Changing the Lives of Patients with

Myotubular and Centronuclear Myopathies (CNM)

Meet Declan

The name Declan is Scottish in origin and means “full of goodness.” It is the name that Jessica and Adam gave to their son eight years ago shortly after he entered the world and changed their lives. Declan lives with a serious rare disease called X-Linked Myotubular Myopathy (XLMTM) that has created many challenges for him and his family.

When Jessica was pregnant with Declan, she felt little movement and worried constantly that something was wrong. Doctors, however, assured her that everything was fine. But when Declan was born, he was gray, quiet, and unmoving. As Jessica picked up her new son’s hand, it fell beside him lifeless. Doctors were at a loss for answers, theorizing that perhaps he had suffered a stroke. In the days ahead, Declan remained weak and moved little. He ultimately received a tracheostomy for breathing and a g-tube for nourishment. While he did become stronger, Declan was unable to leave the hospital and the family awaited answers from a battery of tests, including an exome sequence that can determine a genetic cause of illness. Doctors were not optimistic about Declan’s prognosis and recommended that the family focus on comfort care. “We knew what they were trying to tell us,” Jessica said. “But we weren’t having it. We knew Declan, we had seen he was in there. We were not going to give up.”

After seven months, Declan was finally diagnosed with XLMTM, a rare genetic neuromuscular disorder characterized by muscle weakness that can range from mild to very profound and debilitating. XLMTM causes weakness in muscles that are involved in swallowing and breathing, and patients often have severe respiratory distress and require ventilation. A rare disorder affecting about 1 in 50,000 male births in the U.S., XLMTM can bring potentially life-threatening complications during infancy and early childhood. Jessica and Adam were told that Declan likely would not live past one year, and that there was no hope to save him. “As a mom knowing that I had passed on something like this to my son, I felt like a monster,” explained Jessica. “It is the worst feeling ever.” Despite the grim news, Adam and Jessica focused on what Declan did have in his favor – he was happy, cognitively developing on schedule and a fighter.

With the help of family and friends, and with intense training on how to care for a medically fragile child, Adam and Jessica brought Declan home. Jessica adjusted to managing a schedule of nurses to ensure 24-hour careful supervision of Declan, and a living room now filled with medical equipment. Still, with all imaginable preparation, Declan has had near-fatal setbacks that have terrified his parents.
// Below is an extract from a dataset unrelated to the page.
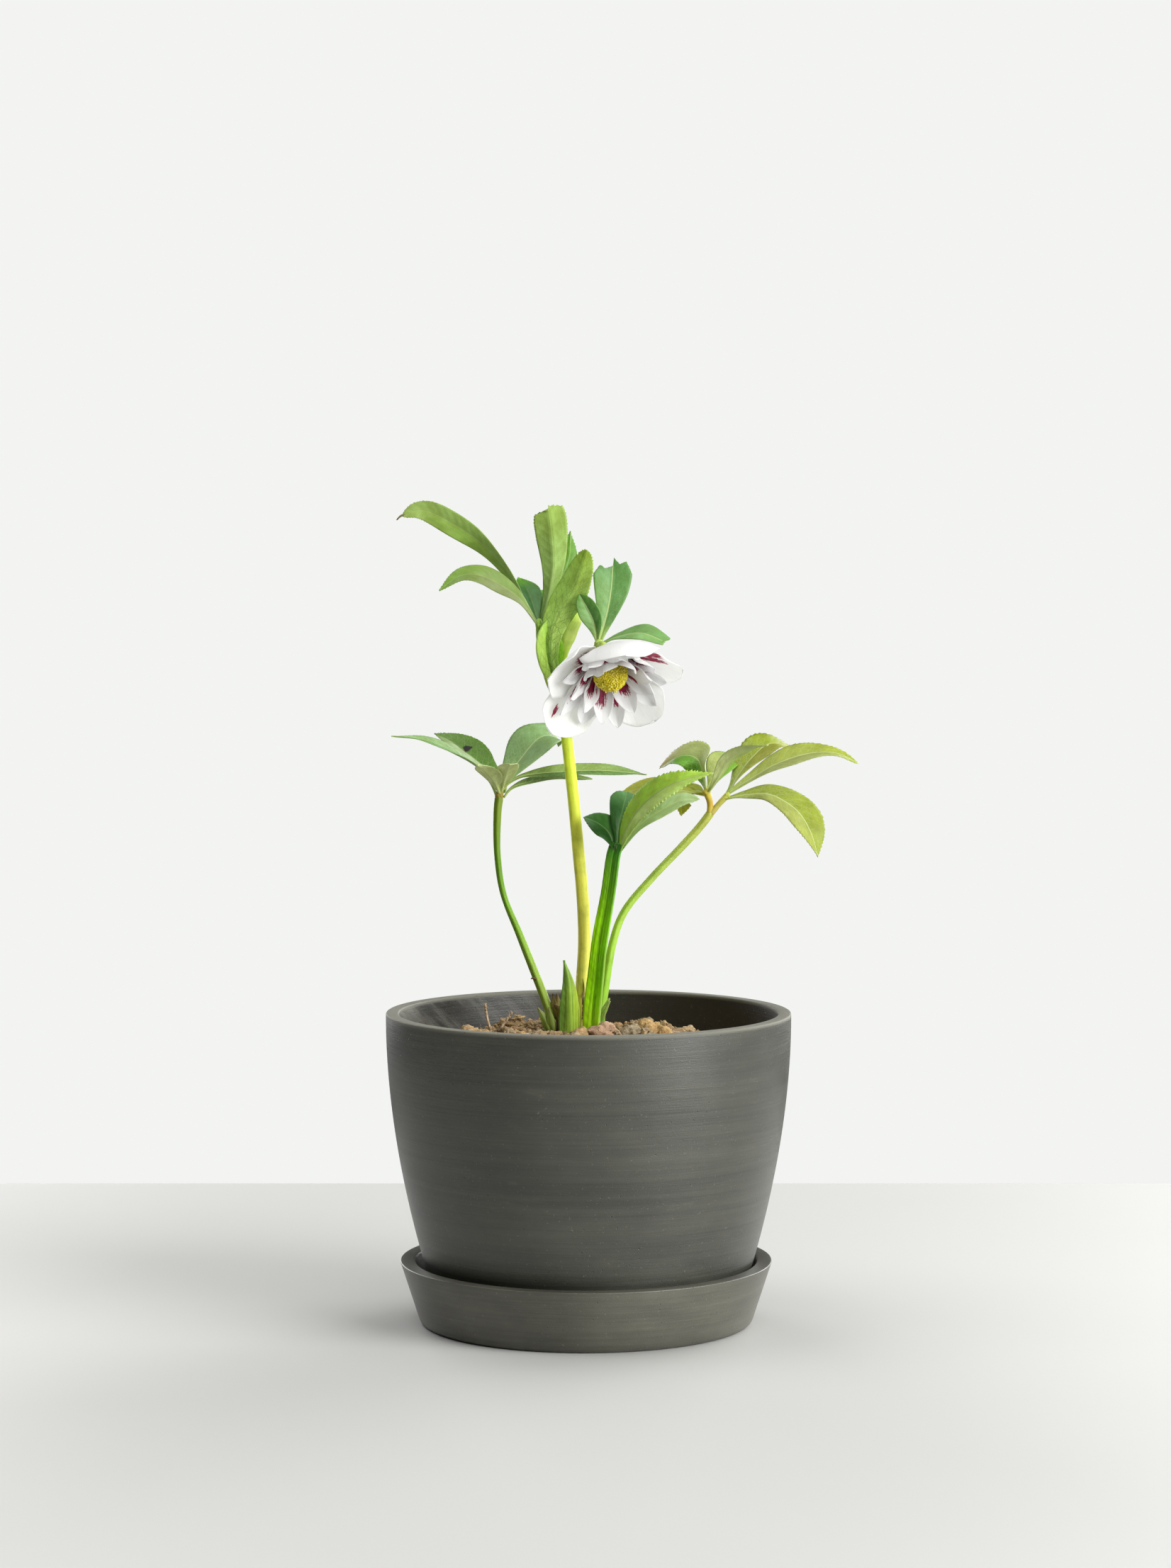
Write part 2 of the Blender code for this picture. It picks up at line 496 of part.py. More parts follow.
def make_soil(group, holes):
    """Soil filling the pot, its top raised by a formula, stones pressed in, stems' holes cut."""
    floor = SAUCER_FLOOR + 2 * GAP + POT_FLOOR
    outer = pot_radius(SOIL_EDGE_HEIGHT) - WALL - SOIL_SLACK
    cage = bmesh.new()
    rows = [soil_ring(cage, outer * (k / SOIL_RINGS) ** 0.85, soil_height)
            for k in range(1, SOIL_RINGS + 1)]
    for height in (115.0, 70.0, 35.0, floor + 6.0):
        radius = pot_radius(height) - WALL - SOIL_SLACK
        rows.append(soil_ring(cage, radius, lambda x, y: height))
    rows.append(soil_ring(cage, pot_radius(floor) - WALL - 7.0, lambda x, y: floor))
    centre = cage.verts.new(Vector((0, 0, soil_height(0, 0))) * MM)
    for k in range(SOIL_SPOKES):
        after = (k + 1) % SOIL_SPOKES
        cage.faces.new((centre, rows[0][k], rows[0][after]))
        for upper, lower in zip(rows, rows[1:]):
            cage.faces.new((upper[k], lower[k], lower[after], upper[after]))
    cage.faces.new(list(reversed(rows[-1])))
    bmesh.ops.recalc_face_normals(cage, faces=cage.faces)
    bmesh.ops.triangulate(cage, faces=cage.faces)
    mesh = bpy.data.meshes.new("soil bed")
    cage.to_mesh(mesh)
    cage.free()
    pieces = [add_mesh("soil bed", mesh, group)]
    draw = random.Random(11)
    for k, (x, y, z, radius) in enumerate(STONES):
        pieces.append(make_stone("stone %d" % k, (x, y, z), radius, draw, group))
    bed = fuse("soil", pieces, group, material("soil", (0.27, 0.19, 0.12), 0.95))
    cut = bed.modifiers.new("Stem holes", "BOOLEAN")
    cut.operation = "DIFFERENCE"
    cut.operand_type = "COLLECTION"
    cut.collection = holes
    cut.solver = "EXACT"
    return bed


def make_stone(name, centre, radius, draw, group):
    """A lumpy stone: an icosphere with its points moved in and out."""
    cage = bmesh.new()
    bmesh.ops.create_icosphere(cage, subdivisions=1, radius=radius)
    stretch = (draw.uniform(0.9, 1.25), draw.uniform(0.85, 1.15), draw.uniform(0.75, 0.95))
    for vert in cage.verts:
        swell = draw.uniform(0.88, 1.12)
        vert.co = Vector(c * s * swell for c, s in zip(vert.co, stretch))
        vert.co = (vert.co + Vector(centre)) * MM
    mesh = bpy.data.meshes.new(name)
    cage.to_mesh(mesh)
    cage.free()
    return add_mesh(name, mesh, group)


def make_leaf(name, stalks, blades, knots, group, skin):
    """A leaf: its stalk, the swelling at the fork and its leaflets in one body."""
    pieces = [tube("%s stalk %d" % (name, k), path, radii, group)
              for k, (path, radii) in enumerate(stalks)]
    pieces += [knot("%s knot" % name, centre, radius, group) for centre, radius in knots]
    pieces += [add_blade("%s blade %d" % (name, k), blade, group)
               for k, blade in enumerate(blades)]
    return fuse(name, pieces, group, skin)


def make_middle_leaf(group, skin):
    pieces = [add_blade("middle strap", MIDDLE_PETIOLE, group, 1.8)]
    pieces += [add_blade("middle blade %d" % k, blade, group)
               for k, blade in enumerate(MIDDLE_BLADES)]
    pieces.append(knot("middle knot", (14.0, -10.0, 236.0), 2.2, group))
    return fuse("leaf_middle", pieces, group, skin)


def make_flower_stem(group, skin):
    """The flowering stem: stem, bud, the leafy bract on the left and the bract at the bloom."""
    pieces = [tube("scape", SCAPE, SCAPE_RADII, group),
              tube("pedicel", PEDICEL, [2.4, 2.2, 1.9, 1.9, 2.0, 2.6], group),
              tube("bud", BUD_STALK, BUD_RADII, group, 13),
              tube("bract stalk", BRACT_STALK, [2.2, 1.9, 1.7, 1.6, 1.6], group)]
    pieces.append(add_blade("bract sheath", BRACT_SHEATH, group, 1.0))
    pieces += [add_blade("bract blade %d" % k, blade, group)
               for k, blade in enumerate(BRACT_BLADES)]
    pieces += [add_blade("collar blade %d" % k, blade, group)
               for k, blade in enumerate(COLLAR_BLADES)]
    pieces.append(knot("stem knot", (-14.0, 8.8, 313.0), 3.4, group))
    pieces.append(knot("collar knot", (5.0, -8.0, 335.5), 2.5, group))
    pieces.append(knot("bract knot", (-24.3, -0.3, 345.0), 2.0, group))
    # EXACT leaves this union open at the crossing bracts
    return fuse("flower_stem", pieces, group, skin, "MANIFOLD")


def flower_frame():
    """Axis of the bloom, and the two directions across it: up-and-near, and right."""
    axis = Vector(FLOWER_AXIS).normalized()
    near = Vector((0, 0, 1)) - axis.z * axis
    near.normalize()
    return axis, near, axis.cross(near)


def petal_surface(name, petal, rows, cells):
    """The open surface of one petal, rooted on the core and curving towards its tip.

    rows: places along it, 0 at the root and 1 at the tip. cells: quads across each half.
    """
    axis, near, across = flower_frame()
    turn = math.radians(petal.turn)
    outward = near * math.cos(turn) - across * math.sin(turn)
    sideways = axis.cross(outward)
    roll = math.radians(petal.roll)
    point = Vector(FLOWER_BASE) + outward * (CORE_RADIUS - 1.6) + axis * 0.4 * CORE_LENGTH
    steps = 50
    wanted = {round(steps * place) for place in rows}
    cage = bmesh.new()
    grid = []
    for k in range(steps + 1):
        t = k / steps
        lean = math.radians(petal.lean[0] + (petal.lean[1] - petal.lean[0]) * t)
        along = outward * math.sin(lean) + axis * math.cos(lean)
        inward = axis * math.sin(lean) - outward * math.cos(lean)
        spin = sideways * math.cos(roll) + inward * math.sin(roll)
        rise = inward * math.cos(roll) - sideways * math.sin(roll)
        if k in wanted:
            half = 0.5 * petal.width * petal_outline(t, petal.belly)
            row = []
            for cell in range(-cells, cells + 1):
                share = cell / cells
                bend = math.radians(petal.cup) * abs(share)
                out = share * half * math.cos(bend)
                lift = abs(share) * half * math.sin(bend)
                row.append(cage.verts.new((point + spin * out + rise * lift) * MM))
            grid.append(row)
        point = point + along * petal.length / steps
    for front, back in zip(grid, grid[1:]):
        for k in range(len(front) - 1):
            cage.faces.new((front[k], front[k + 1], back[k + 1], back[k]))
    bmesh.ops.triangulate(cage, faces=cage.faces)
    mesh = bpy.data.meshes.new(name)
    cage.to_mesh(mesh)
    cage.free()
    return mesh


def petal_outline(t, belly):
    """Half width of a petal at t, as a share of its greatest half width."""
    if t < belly:
        rise = t / belly
        return 0.12 + 0.88 * math.sin(rise * math.pi / 2) ** 1.1
    fall = (t - belly) / (1 - belly)
    return PETAL_TIP + (1 - PETAL_TIP) * (1 - fall ** 2.3) ** 0.62


def inner_petal(k):
    """Inner petals stand in two rows; near ones curl over the anthers, far ones are longer."""
    row = k % 2
    turn = 10 + 360 * k / INNER_PETALS
    nearness = math.cos(math.radians(turn))
    start, end = INNER_LEANS[row]
    return Petal(turn, INNER_LENGTHS[row] + FAR_REACH * max(-nearness, 0), INNER_WIDTH,
                 (start, end - NEAR_CURL * max(nearness, 0)), 24, 0, 0.6)


def make_flower_petals(group, skin):
    axis, _, _ = flower_frame()
    base = Vector(FLOWER_BASE)
    pieces = [tube("flower core", [base, base + axis * CORE_LENGTH],
                   [CORE_RADIUS - 1.2, CORE_RADIUS], group, 2, 3)]
    surfaces = [petal_surface("tepal %d" % k, petal, TEPAL_ROWS, 2)
                for k, petal in enumerate(TEPALS)]
    surfaces += [petal_surface("petal %d" % k, inner_petal(k), INNER_ROWS, 1)
                 for k in range(INNER_PETALS)]
    pieces += [thicken(add_mesh(surface.name, surface, group), PETAL_THICKNESS)
               for surface in surfaces]
    return fuse("flower_petals", pieces, group, skin)


def make_stamens(group, skin):
    """The mass of anthers: a dome on a short column, its knobs raised by a formula."""
    axis, near, across = flower_frame()
    spots = []
    for k in range(ANTHERS):
        height = 1 - 1.7 * (k + 0.5) / ANTHERS
        ring = math.sqrt(1 - height * height)
        angle = k * math.pi * (3 - math.sqrt(5))
        spots.append(Vector((ring * math.cos(angle), ring * math.sin(angle), height)))
    cage = bmesh.new()
    bmesh.ops.create_uvsphere(cage, u_segments=24, v_segments=14, radius=1.0)
    base = Vector(FLOWER_BASE)
    for vert in cage.verts:
        way = vert.co.normalized()
        bump = max(math.exp(-((way - spot).length / 0.16) ** 2) for spot in spots)
        waist = min(max((-way.z - 0.35) / 0.5, 0.0), 1.0)
        reach = ANTHER_RADIUS * (0.92 + 0.10 * bump) * (1 - 0.25 * waist)
        local = way * reach
        vert.co = (base + axis * (ANTHER_CENTRE + local.z) + near * local.x
                   + across * local.y) * MM
    mesh = bpy.data.meshes.new("anthers")
    bmesh.ops.recalc_face_normals(cage, faces=cage.faces)
    cage.to_mesh(mesh)
    cage.free()
    dome = add_mesh("anthers", mesh, group)
    column = tube("column", [base + axis * (CORE_LENGTH + GAP), base + axis * 8.0],
                  [3.0, 4.0], group, 2, 3)
    return fuse("flower_stamens", [dome, column], group, skin)


def make_crown(group, skin):
    """The woody crown with its dry bud scales."""
    cage = bmesh.new()
    bmesh.ops.create_icosphere(cage, subdivisions=2, radius=1.0)
    for vert in cage.verts:
        rough = 1 + 0.14 * noise.noise(vert.co * 2.3)
        vert.co = Vector((-13.0 + 3.6 * vert.co.x * rough, 0.4 + 4.6 * vert.co.y * rough,
                          143.0 + 10.0 * vert.co.z * rough)) * MM
    mesh = bpy.data.meshes.new("crown lump")
    cage.to_mesh(mesh)
    cage.free()
    pieces = [add_mesh("crown lump", mesh, group)]
    pieces += [tube("scale %d" % k, path, [1.6, 1.5, 0.35], group)
               for k, path in enumerate(CROWN_SCALES)]
    return fuse("crown", pieces, group, skin)


def make_holes(holes):
    """Cutters for the plain holes that the stems stand in."""
    deep = [("left", LEFT_PETIOLE, 2.3), ("right", RIGHT_PETIOLE, 2.2), ("scape", SCAPE, 3.5),
            ("bud", RIGHT_BUD, 2.0), ("stub", OLD_STUB, 1.3), ("root left", DRY_ROOT_LEFT, 0.8),
            ("root right", DRY_ROOT_RIGHT, 0.8)]
    for name, path, radius in deep:
        start, after = Vector(path[0]), Vector(path[1])
        way = (after - start).normalized()
        ends = [start - way * HOLE_SLACK, after + way * 8.0]
        cutter = tube("hole " + name, ends, [radius + HOLE_SLACK] * 2, holes, 2)
        hide(cutter)
    for name, centre, size in (("strap", (2, -11.6), (6.6, 4.6)), ("sheath", (-9.5, -10), (7.0, 4.6)),
                               ("crown", (-13, 0.4), (4.8, 5.8))):
        cage = bmesh.new()
        bmesh.ops.create_cone(cage, cap_ends=True, segments=12, radius1=1, radius2=1, depth=1)
        for vert in cage.verts:
            vert.co = Vector((centre[0] + vert.co.x * size[0], centre[1] + vert.co.y * size[1],
                              HOLE_FLOOR if vert.co.z < 0 else HOLE_TOP)) * MM
        mesh = bpy.data.meshes.new("hole " + name)
        cage.to_mesh(mesh)
        cage.free()
        hide(add_mesh("hole " + name, mesh, holes))


def hide(cutter):
    cutter.hide_render = True
    cutter.display_type = "WIRE"


def build():
    clear_scene()
    plant = new_collection("potted_christmas_rose")
    holes = new_collection("cutters")
    fresh = material("leaf green", (0.10, 0.22, 0.07), 0.5)
    lime = material("leaf lime", (0.30, 0.38, 0.07), 0.5)
    deep = material("leaf deep green", (0.05, 0.16, 0.06), 0.45)
    bract = material("stem and bract green", (0.22, 0.36, 0.09), 0.5)
    bark = material("crown brown", (0.16, 0.10, 0.06), 0.9)
    straw = material("dry straw", (0.42, 0.32, 0.20), 0.9)
    white = material("petal white", (0.86, 0.86, 0.82), 0.5)
    pollen = material("anther yellow", (0.55, 0.48, 0.06), 0.7)

    make_saucer(plant)
    make_pot(plant)
    make_holes(holes)
    make_soil(plant, holes)
    make_leaf("leaf_left", [(LEFT_PETIOLE, [2.2, 2.0, 1.8, 1.4, 1.5, 2.0])], LEFT_BLADES,
              [((-44, 5, 261), 2.1)], plant, fresh)
    make_leaf("leaf_right", [(RIGHT_PETIOLE, [2.0, 1.9, 1.7, 1.7, 1.9]),
                             (RIGHT_FORK_LEFT, [2.0, 2.2, 2.2]),
                             (RIGHT_FORK_RIGHT, [1.9, 1.8, 1.9])], RIGHT_BLADES,
              [((58.3, 5.4, 262), 2.3), ((68.5, 5, 261), 2.0)], plant, lime)
    make_middle_leaf(plant, deep)
    make_flower_stem(plant, bract)
    make_flower_petals(plant, white)
    make_stamens(plant, pollen)
    make_crown(plant, bark)
    sheath = add_blade("basal_sheath", SHEATH, plant, 2.2)
    sheath.data.materials.append(bract)
    for name, path, radii, skin in (("bud_right", RIGHT_BUD, [1.5, 1.9, 1.7, 0.4], fresh),
                                    ("old_stub", OLD_STUB, [1.1, 1.2, 0.7], straw),
                                    ("dry_root_left", DRY_ROOT_LEFT, [0.7, 0.6, 0.5], straw),
                                    ("dry_root_right", DRY_ROOT_RIGHT, [0.7, 0.6, 0.5], straw)):
        stick = tube(name, path, radii, plant)
        stick.data.materials.append(skin)


build()
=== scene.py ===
"""Looks of the potted christmas rose: fine leaves, petals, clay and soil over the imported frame.

Lengths in the tables are millimetres, as in the part's source, and MM turns them into metres.
Colours are what a screen shows, from 0 to 255, where three whole numbers give them.
"""
import math
import random
from collections import namedtuple

import bmesh
import bpy
import numpy as np
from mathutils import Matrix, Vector, noise


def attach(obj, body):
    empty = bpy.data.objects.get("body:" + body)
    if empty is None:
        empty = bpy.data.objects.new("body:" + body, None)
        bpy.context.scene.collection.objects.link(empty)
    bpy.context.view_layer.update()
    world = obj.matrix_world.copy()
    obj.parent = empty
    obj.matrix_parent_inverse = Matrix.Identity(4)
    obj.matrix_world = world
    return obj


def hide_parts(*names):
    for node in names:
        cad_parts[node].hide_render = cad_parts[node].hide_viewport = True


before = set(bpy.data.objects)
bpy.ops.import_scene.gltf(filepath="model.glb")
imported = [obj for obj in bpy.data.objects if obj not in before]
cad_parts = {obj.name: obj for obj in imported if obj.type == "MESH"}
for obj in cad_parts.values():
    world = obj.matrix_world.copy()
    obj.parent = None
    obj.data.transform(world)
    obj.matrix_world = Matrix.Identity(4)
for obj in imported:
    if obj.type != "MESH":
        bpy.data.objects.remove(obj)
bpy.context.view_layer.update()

MM = 0.001
GAP = 0.3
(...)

He once became unexpectedly unresponsive and unable to breathe during a car trip with Adam and Jessica. “As a parent you are hardest on yourself, and you try to anticipate everything,” said Jessica. “You have to be on guard constantly. It is overwhelming in a way I could not have imagined.” Never big planners, Adam and Jessica have decided to live their lives day-to-day, not knowing what challenges will come their way, but agreeing that they must find joy and goodness in the little moments.

Today, Declan is nonverbal but can yell for attention and laugh. He uses a speaking device and American Sign Language – preferring to finger spell everything. Declan loves animals and visits to the zoo, and he is an expert on dinosaurs. He likes visits from friends and his ornery personality makes his parents laugh.

Adam and Jessica hope someday for Declan to sit and hold his head up independently. They would like Declan to get stronger so he would feel more confident and be at less risk of injury. If he were slightly stronger, he could better communicate too – facial expressions, sign language, etc. They would love for him to someday be less dependent on a ventilator to breathe, and not have to miss out on things because of the limitations of being confined to a wheelchair. Ultimately, their goal for Declan is to be happy and to give him his best life. When Declan entered the world, he changed his parents’ lives, and it was changed for the better.

As much stress as this family has faced, they laugh and find joy in their lives every day. “It is not always great, but we adapt and thrive,” said Jessica. “We see the goodness.”

On caring for a medically fragile child:
“With school and therapy and trying to balance your child’s needs with work and life, we are drowning. You just try to keep up.”
“You beat yourself up. We as parents are the hardest on ourselves. You never relax and you are 24/7 in fight mode.”
“At night I worry an alarm won’t go off. You choose not to sleep than risk it.”